Um exemplo? A influenciadora digital norte-americana, por sinal muito simpática, que vem se derretendo por Machado de Assis e, antes ou depois dele, não sei, também por Clarice Lispector e sabe-se lá por mais quantos brasileiros e brasileiras cujas obras são uma chispa de iluminação.

Lembro agora de Osman Lins, para ficar apenas em mais um nome que talvez um dia seja descoberto pelo mundo, com essa grande explosão de estridência virtual, mas nenhum questionamento sobre os mecanismos que fabricam listas e instituem cânones dos quais esses autores se veem distantes.

Ora, a leitura entusiasmada de Machado é reveladora do efeito de uma colonialidade residual, digamos assim, que se impõe como regime de exclusão do qual o colonizador também se torna parte diretamente interessada, não como vítima, mas como um algoz que subtrai de si um alargamento do próprio campo, estreitando-se de bom grado, mesmo quando está genuinamente disposto a se corrigir ao vivo - disso extraindo sempre algum ganho, gerando engajamento e amealhando seguidores nas redes a partir da benemerência literária.

Como disse, parece fofo, sobretudo num país carente de validação dos circuitos estabelecidos e de seus atores sociais, uma nação cujo ethos, marcado pela precariedade, se contenta com as histórias de atletas pobres que venceram obstáculos mil para ganharem uma medalha olímpica.

É possível que ter conhecido Machado na adolescência, no entanto, fosse importante para a formação da leitora gringa, como certamente foi para muita gente no Brasil ou em nações cujo desconhecimento do que se faz para além do próprio umbigo, como é o caso dos EUA, não fosse algo assim atávico e constitutivo de sua população.

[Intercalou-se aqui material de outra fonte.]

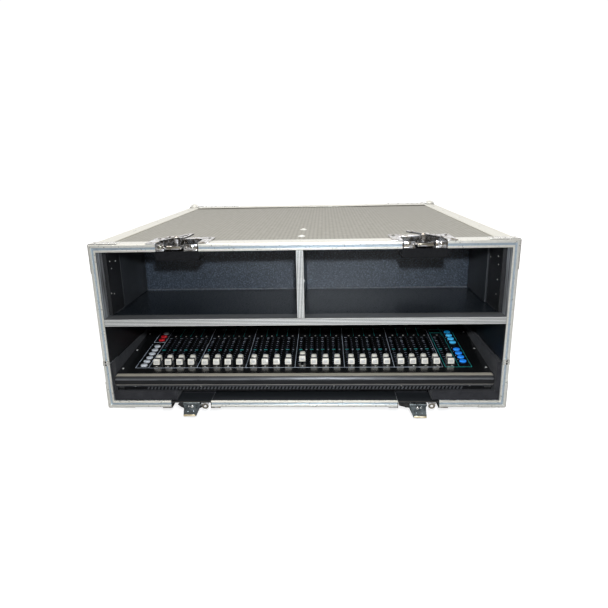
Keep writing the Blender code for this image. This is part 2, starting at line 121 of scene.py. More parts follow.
class Piece:
    """Collects faces in one mesh. Each call may name a finish by its place in the piece's material list."""

    def __init__(self):
        self.bm = bmesh.new()

    def faces(self, points, faces, finish=0, matrix=None):
        verts = [self.bm.verts.new(matrix @ Vector(p) if matrix else p) for p in points]
        finishes = finish if isinstance(finish, list) else [finish] * len(faces)
        for corners, chosen in zip(faces, finishes):
            made = self.bm.faces.new([verts[i] for i in corners])
            made.material_index = chosen
            made.smooth = True

    def box(self, low, high, finish=0, matrix=None):
        x, y, z = zip(low, high)
        points = [(x[i], y[j], z[k]) for k in (0, 1) for j in (0, 1) for i in (0, 1)]
        sides = ((0, 2, 3, 1), (4, 5, 7, 6), (0, 1, 5, 4), (2, 6, 7, 3), (0, 4, 6, 2), (1, 3, 7, 5))
        self.faces(points, sides, finish, matrix)

    def soft_box(self, low, high, radius, finish=0, matrix=None, segments=2, edges=None):
        """A box with rounded edges. edges may be "X", "Y" or "Z" to round only the edges along that axis."""
        size = Vector(high) - Vector(low)
        middle = (Vector(high) + Vector(low)) / 2
        part = bmesh.new()
        spread_out = Matrix.Translation(middle) @ Matrix.Diagonal((*size, 1))
        bmesh.ops.create_cube(part, size=1, matrix=spread_out)
        chosen = part.edges[:]
        if edges:
            axis = "XYZ".index(edges)
            chosen = [e for e in chosen if abs(e.verts[0].co[axis] - e.verts[1].co[axis]) > 1e-6]
        bmesh.ops.bevel(part, geom=chosen, offset=radius, segments=segments, profile=0.5, affect="EDGES")
        self.take(part, finish, matrix)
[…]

Mas o sistema de trocas - a tal economia simbólica no curso da qual os jogadores posicionados, local e globalmente, detêm graus variados de capitais, o que vale também para as línguas e as suas literaturas - impediu-a de dar-se conta do nosso "bruxo" (nessa alcunha reside a própria ideia de miraculoso que excede qualquer explicação social, reputando Machado como ponto fora da curva), um autor negro e periférico escrevendo em português nos confins do mundo, ou seja, nas margens do que já era então liminar.

Daí às listas de jornal como inscrição de desigualdades e à sua lógica de proteção de mercado linguístico é um passo. Trata-se menos de exercer uma leitura crítica que se dedique realmente a examinar a produção contemporânea num diapasão menos tacanho, e mais de fazer passar como legítimo um ato de reprodução do que se entende por boa literatura escrita em língua inglesa, deixando de lado as operações de natureza puramente ideológicas.

O lado bom nisso tudo é o surgimento de muitas "contralistas", embora sejam respostas ainda débeis, é verdade, também elas marcadas por clivagens variadas, reféns do mesmo modelo estadunidense, mas agora abrasileirado, majoritariamente compostas de autores brancos do sul-sudeste, publicados nas mesmas duas ou três editoras e resenhados pelos mesmos três ou quatro críticos amigos e amigas nos dois jornais que ainda se dão ao trabalho de folhear um livro.